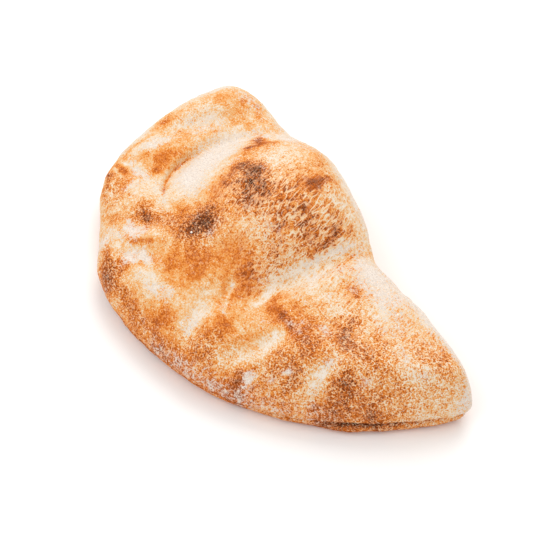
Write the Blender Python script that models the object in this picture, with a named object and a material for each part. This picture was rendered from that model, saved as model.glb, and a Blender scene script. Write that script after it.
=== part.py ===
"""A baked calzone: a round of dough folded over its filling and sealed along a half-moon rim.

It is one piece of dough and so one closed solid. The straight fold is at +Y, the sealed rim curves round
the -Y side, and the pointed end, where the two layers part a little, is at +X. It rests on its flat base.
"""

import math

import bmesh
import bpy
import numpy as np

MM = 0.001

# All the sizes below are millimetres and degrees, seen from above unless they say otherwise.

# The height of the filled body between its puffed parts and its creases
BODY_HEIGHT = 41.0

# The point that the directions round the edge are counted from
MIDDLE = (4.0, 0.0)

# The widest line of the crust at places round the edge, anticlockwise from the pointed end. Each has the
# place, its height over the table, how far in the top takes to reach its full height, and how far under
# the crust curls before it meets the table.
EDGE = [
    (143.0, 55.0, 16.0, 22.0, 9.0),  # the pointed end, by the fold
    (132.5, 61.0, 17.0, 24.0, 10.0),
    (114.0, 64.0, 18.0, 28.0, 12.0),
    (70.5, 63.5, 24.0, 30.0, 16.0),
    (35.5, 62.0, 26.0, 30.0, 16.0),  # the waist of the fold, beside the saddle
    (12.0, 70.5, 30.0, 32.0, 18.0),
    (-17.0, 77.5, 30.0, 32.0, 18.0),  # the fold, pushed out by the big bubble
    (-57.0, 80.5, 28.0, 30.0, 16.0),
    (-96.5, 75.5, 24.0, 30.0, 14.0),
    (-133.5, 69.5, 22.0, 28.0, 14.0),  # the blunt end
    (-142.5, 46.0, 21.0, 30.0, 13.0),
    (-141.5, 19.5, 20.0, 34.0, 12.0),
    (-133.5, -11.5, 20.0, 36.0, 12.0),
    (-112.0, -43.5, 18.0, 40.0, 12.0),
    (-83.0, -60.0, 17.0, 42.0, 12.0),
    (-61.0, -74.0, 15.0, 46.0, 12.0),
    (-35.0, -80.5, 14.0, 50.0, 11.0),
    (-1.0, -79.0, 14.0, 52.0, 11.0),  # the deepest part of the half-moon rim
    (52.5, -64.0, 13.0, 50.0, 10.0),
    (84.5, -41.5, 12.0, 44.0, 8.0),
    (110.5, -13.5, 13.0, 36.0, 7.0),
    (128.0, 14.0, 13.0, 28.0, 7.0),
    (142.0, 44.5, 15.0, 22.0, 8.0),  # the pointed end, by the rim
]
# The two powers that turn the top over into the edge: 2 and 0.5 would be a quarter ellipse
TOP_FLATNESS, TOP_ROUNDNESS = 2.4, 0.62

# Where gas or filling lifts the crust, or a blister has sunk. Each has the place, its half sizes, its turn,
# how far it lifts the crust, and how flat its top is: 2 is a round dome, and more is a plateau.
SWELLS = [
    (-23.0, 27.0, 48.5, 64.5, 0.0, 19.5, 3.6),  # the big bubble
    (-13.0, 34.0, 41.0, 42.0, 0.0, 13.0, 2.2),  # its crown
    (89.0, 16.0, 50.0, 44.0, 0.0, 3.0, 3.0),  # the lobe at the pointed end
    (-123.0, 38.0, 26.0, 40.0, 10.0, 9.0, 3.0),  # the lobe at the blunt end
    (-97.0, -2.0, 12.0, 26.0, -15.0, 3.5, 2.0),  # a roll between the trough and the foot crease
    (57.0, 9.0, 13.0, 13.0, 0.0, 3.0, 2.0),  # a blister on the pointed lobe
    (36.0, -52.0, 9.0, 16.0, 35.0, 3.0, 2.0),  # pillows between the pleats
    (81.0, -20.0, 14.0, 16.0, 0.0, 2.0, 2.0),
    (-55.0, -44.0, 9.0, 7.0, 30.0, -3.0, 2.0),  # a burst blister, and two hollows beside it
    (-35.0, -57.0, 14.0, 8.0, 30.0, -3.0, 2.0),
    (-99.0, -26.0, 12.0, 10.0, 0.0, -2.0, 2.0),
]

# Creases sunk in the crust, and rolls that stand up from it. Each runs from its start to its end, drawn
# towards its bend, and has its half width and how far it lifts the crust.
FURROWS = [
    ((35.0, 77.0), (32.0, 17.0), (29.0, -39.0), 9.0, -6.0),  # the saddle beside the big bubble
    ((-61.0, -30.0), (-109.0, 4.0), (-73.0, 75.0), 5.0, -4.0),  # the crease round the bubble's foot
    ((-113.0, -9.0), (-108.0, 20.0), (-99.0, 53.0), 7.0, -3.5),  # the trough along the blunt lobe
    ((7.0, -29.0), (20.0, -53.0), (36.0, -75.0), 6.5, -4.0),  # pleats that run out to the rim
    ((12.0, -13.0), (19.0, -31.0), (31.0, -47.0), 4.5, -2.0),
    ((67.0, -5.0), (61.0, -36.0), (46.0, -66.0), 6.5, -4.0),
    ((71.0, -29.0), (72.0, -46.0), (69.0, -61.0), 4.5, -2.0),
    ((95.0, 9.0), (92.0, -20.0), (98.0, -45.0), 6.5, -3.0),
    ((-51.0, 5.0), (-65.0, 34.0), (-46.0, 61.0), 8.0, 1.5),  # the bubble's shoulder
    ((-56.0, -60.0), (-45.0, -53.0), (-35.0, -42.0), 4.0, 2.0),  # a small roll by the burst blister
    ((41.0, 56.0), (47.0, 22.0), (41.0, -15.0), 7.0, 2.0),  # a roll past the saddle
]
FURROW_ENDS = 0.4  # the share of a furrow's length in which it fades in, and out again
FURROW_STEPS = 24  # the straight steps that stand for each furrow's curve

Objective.
Write out, exactly and with nothing else, the lines of the listing above from its first line through the line with "import math".

Task result.
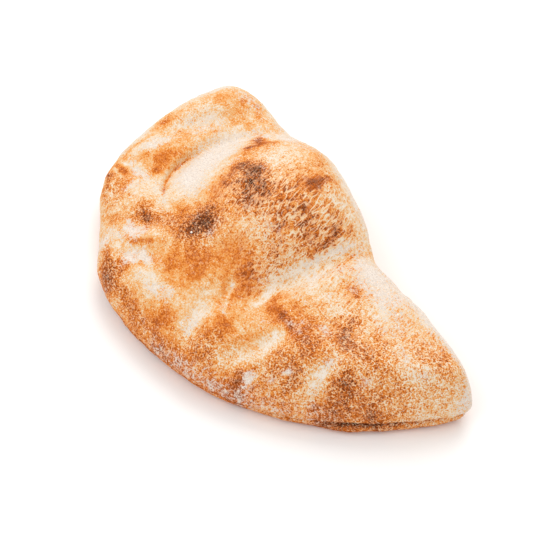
Write the Blender Python script that models the object in this picture, with a named object and a material for each part. This picture was rendered from that model, saved as model.glb, and a Blender scene script. Write that script after it.
=== part.py ===
"""A baked calzone: a round of dough folded over its filling and sealed along a half-moon rim.

It is one piece of dough and so one closed solid. The straight fold is at +Y, the sealed rim curves round
the -Y side, and the pointed end, where the two layers part a little, is at +X. It rests on its flat base.
"""

import math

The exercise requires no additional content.